Kelsa Albert, Senior Learning Experience Manager at Deckers Brands

What skill sets are critical for success in fashion today?

A lot of people will focus on the technical skills and, if they study something, they will focus on the skills to do that job. What should be considered much more is leadership skills, communication skills, presentation skills, networking — the more behavioural side of things.

Certainly, [fashion] is a small industry, particularly in the UK. You work for one fashion house or retailer and you move to another and there’s always people that are connected to other people. So it’s important to think about the networking skills as well as making contacts in the industry.

Why is upskilling important in the workplace today?

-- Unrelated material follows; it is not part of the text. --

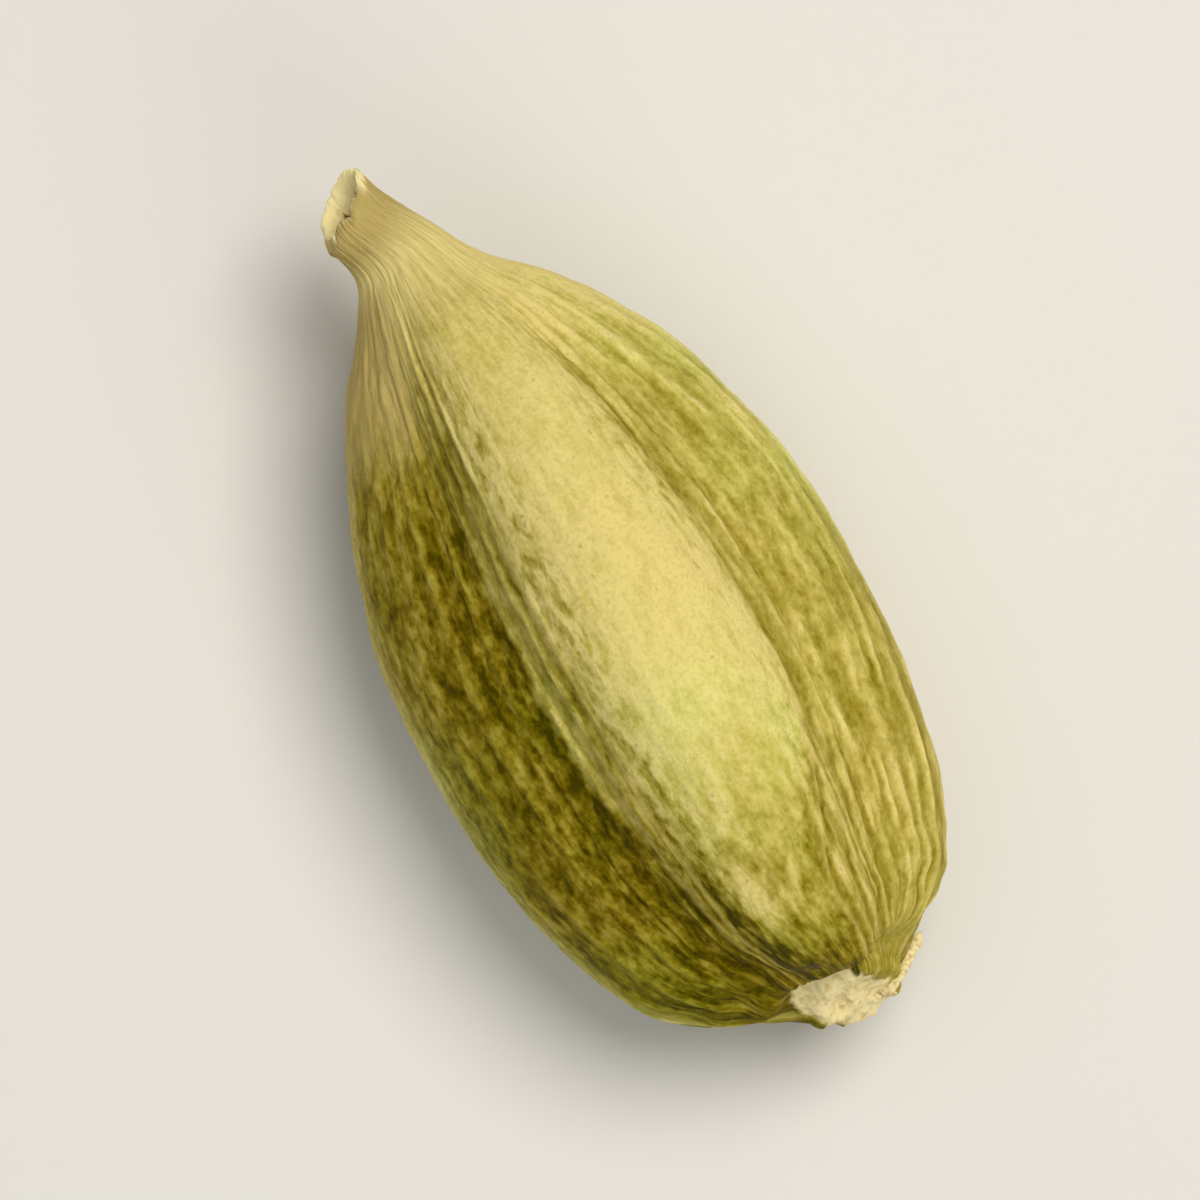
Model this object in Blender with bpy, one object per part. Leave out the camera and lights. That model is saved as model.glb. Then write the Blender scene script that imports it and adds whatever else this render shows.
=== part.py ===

Things are moving quickly in terms of technology and research around that — it’s important that people continue to evolve. [...] The skills that you needed for a job two or three years ago, they’ll be different to what you need now. So I think that constant on-the-job learning is really important.

There’s also a bit of a gap at the moment because formal education is becoming so expensive in the UK — and probably globally — so there’s a real opportunity to upskill in the workplace as well, with things like apprenticeships and even senior leader apprenticeships, which is [something] we are trying to do at Deckers.

What opportunities does Deckers Brands offer for upskilling in the workplace?

We have lots of the stuff that you might expect: Microsoft training every month; “Presenting with Impact” that anyone can join every month as well — there’s this regular drum beat of opportunities for people. We also have more structured programmes, like Trailblazers, which is a programme for new leaders. We think that focusing on that middle management talent helps all teams reporting into the business generally.

Something [else] we have trialled over the last year is a shadow board programme called Pathfinders. So we get early talent on the programme, working on some projects and then feeding back to the exec team, so the exec team can keep their ear close to the ground. It is an amazing opportunity for development and exposure.